- Born: Scotland
- Died: 815 Verden, Saxony, Carolingian Empire
- Venerated in: Catholic Church Eastern Orthodox Church
- Feast: 6 February or 15 February

= Tanco =

Medieval Scottish saint

Saint Tanco (or Tancho, Tanchon, Tatta, etc.; died 815 AD) was a Scottish abbot, bishop, and martyr in what is now Germany. He is venerated as a saint in the Eastern Orthodox Church and Roman Catholic Church, with his feast day on 6 February or 15 February depending on the liturgical calendar.

==Monks of Ramsgate account==
The monks of St Augustine's Abbey, Ramsgate, wrote in their Book of Saints (1921),

Tanchon (Tancho) (St.) M. (Feb. 15)
(7th or 8th century) An Irish missionary to Pagan Germany. He spread the knowledge of the Gospel more especially in Saxony. He became the third Bishop of Werden, and in the end suffered martyrdom.

==Butler's account==
The hagiographer Alban Butler ( 1710–1773) wrote in his Lives of the Primitive Fathers, Martyrs, and Other Principal Saints, under February 16,

St. TANCO, or TATTA, B. M.
 Patton, abbot of Amabaric, in Scotland, passing into Germany to preach the gospel, and being chosen bishop of Verden, Tanco, who had served God many years in that abbey in great reputation for his singular learning and piety, was raised to the dignity of abbot. Out of an ardent thirst after martyrdom, he resigned this charge, and followed his countryman and predecessor into Germany, where, after some time, he succeeded him in the see of Verden, of which he was the third bishop. His success in propagating the faith was exceedingly great, but it was to him a subject of inexpressible grief to see many who professed themselves Christians, live enslaved to shameful passions. In order to convert, or at least to confound them, he preached a most zealous sermon against the vices which reigned amongst them; at which a barbarous mob was so enraged as fiercely to assault him; and one of them, stabbing him with a lance, procured him the glorious crown of martyrdom about the year 815. This account of him is given us by Krantzius, (1. 1. Metrop. c. 22. & 29.) Lesley, l. 5. Hist. Wion, l. 3. Ligni Vitæ.

==Ranbeck's account==
Aegedius Ranbeck wrote in his Saints of the Order of Saint Benedict (1896),

Saint Tanco, Bishop of Werda and Martyr

Among the noble band of missionaries and martyrs whom Scotland sent forth to spread the light of the Faith among the heathen nations of Germany and Gaul, we must celebrate Saint Tanco. Though the son of noble and wealthy parents, he at an early age entered the Monastery of Amarbarcum, and there, by his unremitting toil, his devotion to prayer, his fasts and watchings, his gentleness towards others while most rigorous to himself, he so gained the love and respect of all, that on the death of the Abbot he was unanimously chosen by the Community to be their head. His elevation brought no change in his manner of living. In his own person he set his brethren a perfect example of how to live up to the Rule of Saint Benedict; yet he tempered his severity with such gentleness that all his orders were executed by his monks with the greatest readiness.

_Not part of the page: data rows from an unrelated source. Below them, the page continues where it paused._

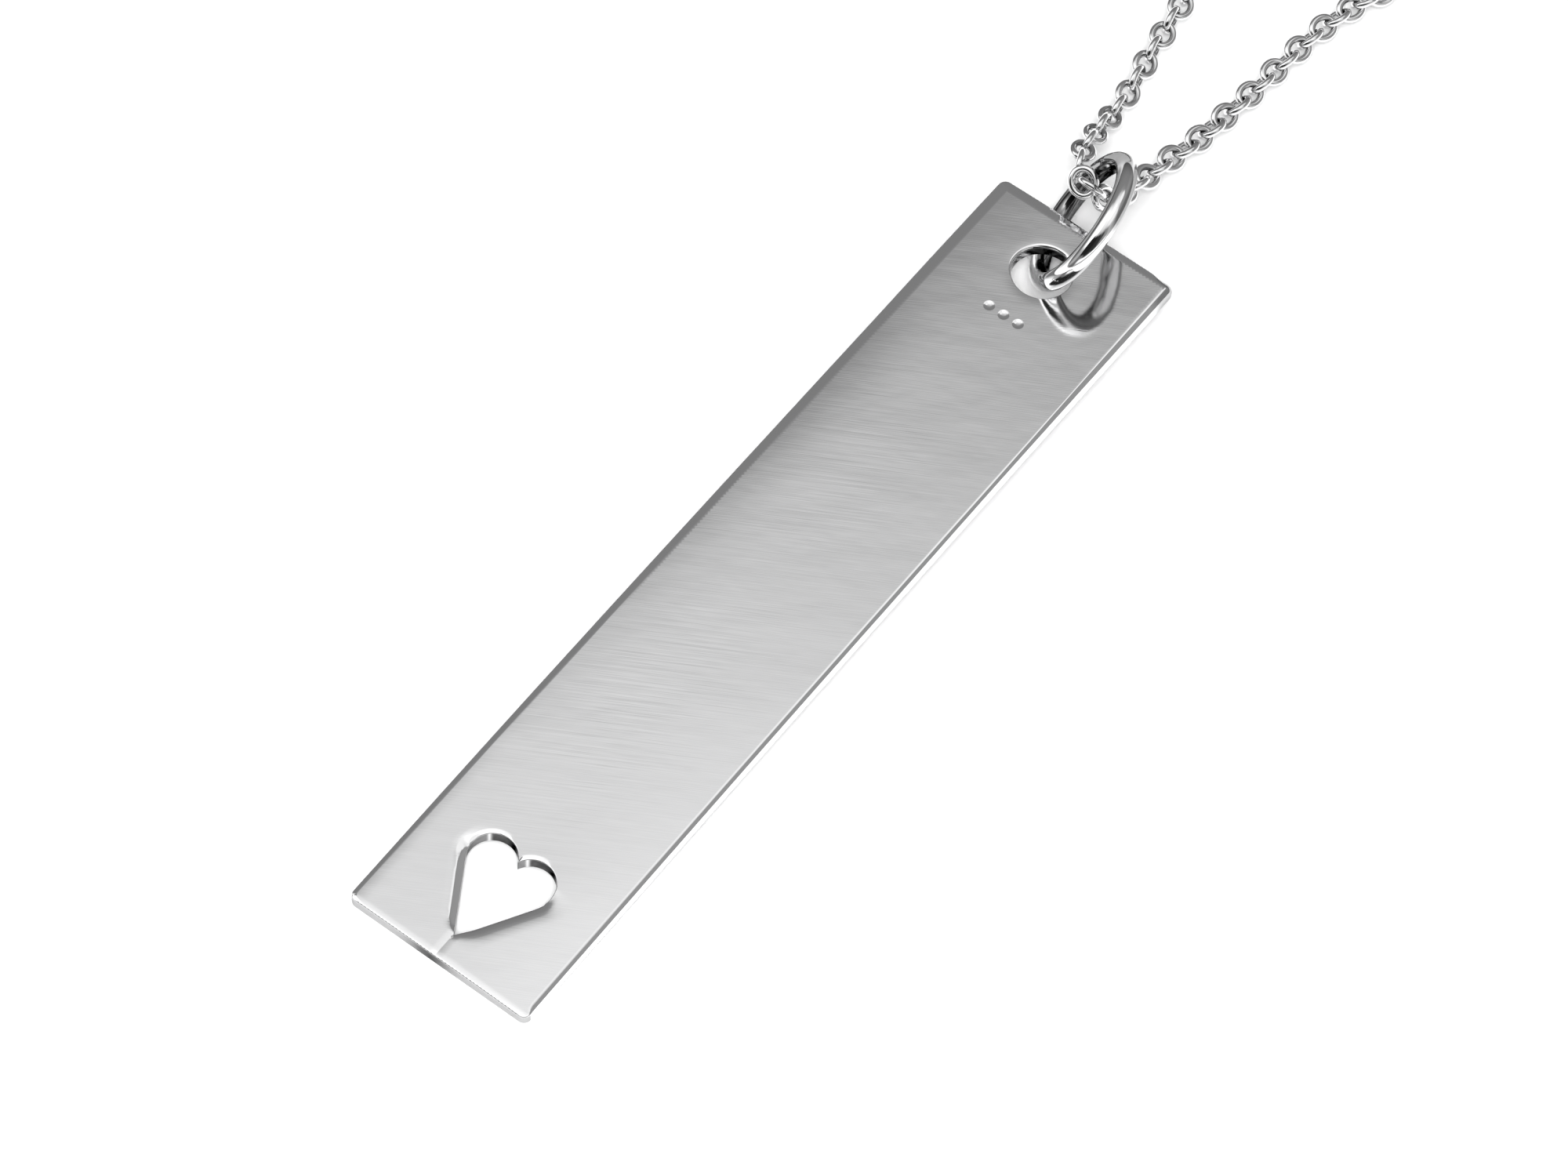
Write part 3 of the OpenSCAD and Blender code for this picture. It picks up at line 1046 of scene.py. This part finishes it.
def noise_height(tree, rotation, scale, name):
    """Noise over the row frame, stretched by its scales along a turned direction."""
    coords = tree.nodes.new("ShaderNodeTexCoord")
    turned = tree.nodes.new("ShaderNodeMapping")
    turned.inputs["Rotation"].default_value = (0, 0, rotation)
    mapping = tree.nodes.new("ShaderNodeMapping")
    mapping.inputs["Scale"].default_value = scale
    noise = tree.nodes.new("ShaderNodeTexNoise")
    noise.name = name
    noise.inputs["Scale"].default_value = 1.0
    noise.inputs["Detail"].default_value = NOISE_DETAIL
    tree.links.new(coords.outputs["Object"], turned.inputs["Vector"])
    tree.links.new(turned.outputs["Vector"], mapping.inputs["Vector"])
    tree.links.new(mapping.outputs["Vector"], noise.inputs["Vector"])
    return noise.outputs["Fac"]


def attribute(tree, name):
    """The number that set_values gave each point of the mesh."""
    node = tree.nodes.new("ShaderNodeAttribute")
    node.attribute_name = name
    return node.outputs["Fac"]


def blend(tree, a, b, factor):
    node = tree.nodes.new("ShaderNodeMix")
    node.data_type = "RGBA"
    node.inputs["A"].default_value = a
    node.inputs["B"].default_value = b
    tree.links.new(factor, node.inputs["Factor"])
    return node.outputs["Result"]


def paint_shade(tree, shader):
    """Darkens the silver where the mesh has painted shade, a little unevenly, and dims its grazing
    reflection there.
    """
    painted_shade = attribute(tree, "painted_shade")
    spots = tree.nodes.new("ShaderNodeMapRange")
    spots.inputs["From Min"].default_value = SPOTS_RANGE[0]
    spots.inputs["From Max"].default_value = SPOTS_RANGE[1]
    spots.inputs["To Min"].default_value = SPOTS_LEAST
    tree.links.new(noise_height(tree, 0, SPOTS_SCALE, "spots"), spots.inputs["Value"])
    amount = tree.nodes.new("ShaderNodeMath")
    amount.operation = "MULTIPLY"
    tree.links.new(painted_shade, amount.inputs[0])
    tree.links.new(spots.outputs["Result"], amount.inputs[1])
    tint = blend(tree, SILVER, SHADED_SILVER, amount.outputs["Value"])
    tree.links.new(tint, shader.inputs["Base Color"])
    # The painted shade also dims the grazing reflection
    glance = blend(tree, UNSHADED_GLANCE, SHADED_GLANCE, amount.outputs["Value"])
    tree.links.new(glance, shader.inputs["Specular Tint"])


def bump(tree, height, distance, normal=None, strength=None):
    node = tree.nodes.new("ShaderNodeBump")
    node.inputs["Strength"].default_value = 1.0
    if strength:
        tree.links.new(strength, node.inputs["Strength"])
    node.inputs["Distance"].default_value = distance
    tree.links.new(height, node.inputs["Height"])
    if normal:
        tree.links.new(normal, node.inputs["Normal"])
    return node.outputs["Normal"]


def bar_material():
    material, shader = silver("silver_bar_polished", BAR_ROUGHNESS)
    tree = material.node_tree
    waves = noise_height(tree, SCRATCH_TURN, WAVES[0], "waves")
    streaks = noise_height(tree, SCRATCH_TURN, STREAKS[0], "streaks")
    hairs = noise_height(tree, SCRATCH_TURN, HAIRS[0], "hairs")
    normal = bump(tree, waves, WAVES[1])
    normal = bump(tree, streaks, STREAKS[1], normal, attribute(tree, "wear"))
    normal = bump(tree, hairs, HAIRS[1], normal)
    tree.links.new(normal, shader.inputs["Normal"])
    paint_shade(tree, shader)
    return material


def wire_material():
    material, shader = silver("silver_wire_polished", WIRE_ROUGHNESS)
    tree = material.node_tree
    dents = noise_height(tree, 0, DENTS[0], "dents")
    tree.links.new(bump(tree, dents, DENTS[1]), shader.inputs["Normal"])
    paint_shade(tree, shader)
    return material


add_camera()
add_world()
add_floor()
for light in LIGHTS:
    add_light(*light)
bar = add_bar()
wire_pieces = [add_ring()] + add_chain()
bar.data.materials.append(bar_material())
wire = wire_material()
for piece in wire_pieces:
    piece.data.materials.append(wire)
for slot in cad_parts["clasp"].material_slots:
    slot.material = wire
bpy.context.scene.view_settings.view_transform = "Standard"
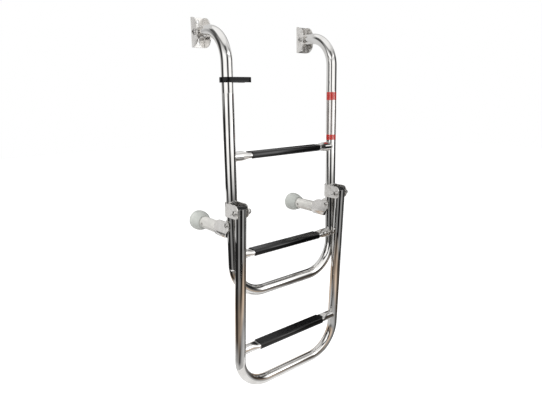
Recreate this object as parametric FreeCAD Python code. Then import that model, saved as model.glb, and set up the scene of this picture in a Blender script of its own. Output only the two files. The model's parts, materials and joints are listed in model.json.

Our Saint’s soul, however, longed for a wider field. The example of Columba and Gall and countless other Saints incited him to undertake a campaign against the false gods still worshipped in many parts of Germany. Communicating his intention to his monks, he selected from among them a band of comrades, and proceeded to the country of the Saxons. There, visiting all the villages and towns, he kept sowing the good seed; but the harvest did not answer to his expectations. The savage and ignorant pagans openly mocked the devoted missionaries; so our Saint, leaving some of his companions to look after the few converts he had made, next went to Flanders. In this country, and in the territories adjoining it, his labours were most successful, numbers joining the Church.

Saint Tanco’s name was now celebrated throughout Flanders and Gaul; his fame penetrated even to the royal palace. The inhabitants of Werda as yet were very ignorant of the blessings of Christianity; moreover, they were sunk in the most loathsome vice and wickedness. In his zeal for the Faith, the Emperor Charlemagne sent for Saint Tanco, and asked him to take charge of the See of Werda, then vacant. Our Saint consented; but the task was no easy one. In his diocese idols were still openly worshipped, and the most terrible crimes were of daily occurrence. On foot, at the head of the monks whom he had brought with him from his native land, the Bishop went from village to village, encouraging the faint-hearted, denouncing the guilty, and performing miracles to convince unbelievers. Yet his descriptions of the happiness that awaits the pious and of the punishment in store for the wicked were treated as old wives’ tales. Finding his words of no avail, he attacked their idols wherever he found them; he smashed the statues of the false gods, overthrew their altars, and levelled their temples to the ground. At this the fierce barbarians became so enraged, that they beat out their Bishop’s brains with clubs, cut off his legs and arms with their swords, and left the trunk, pierced with a thousand wounds, swimming in its gore, A.D. 815.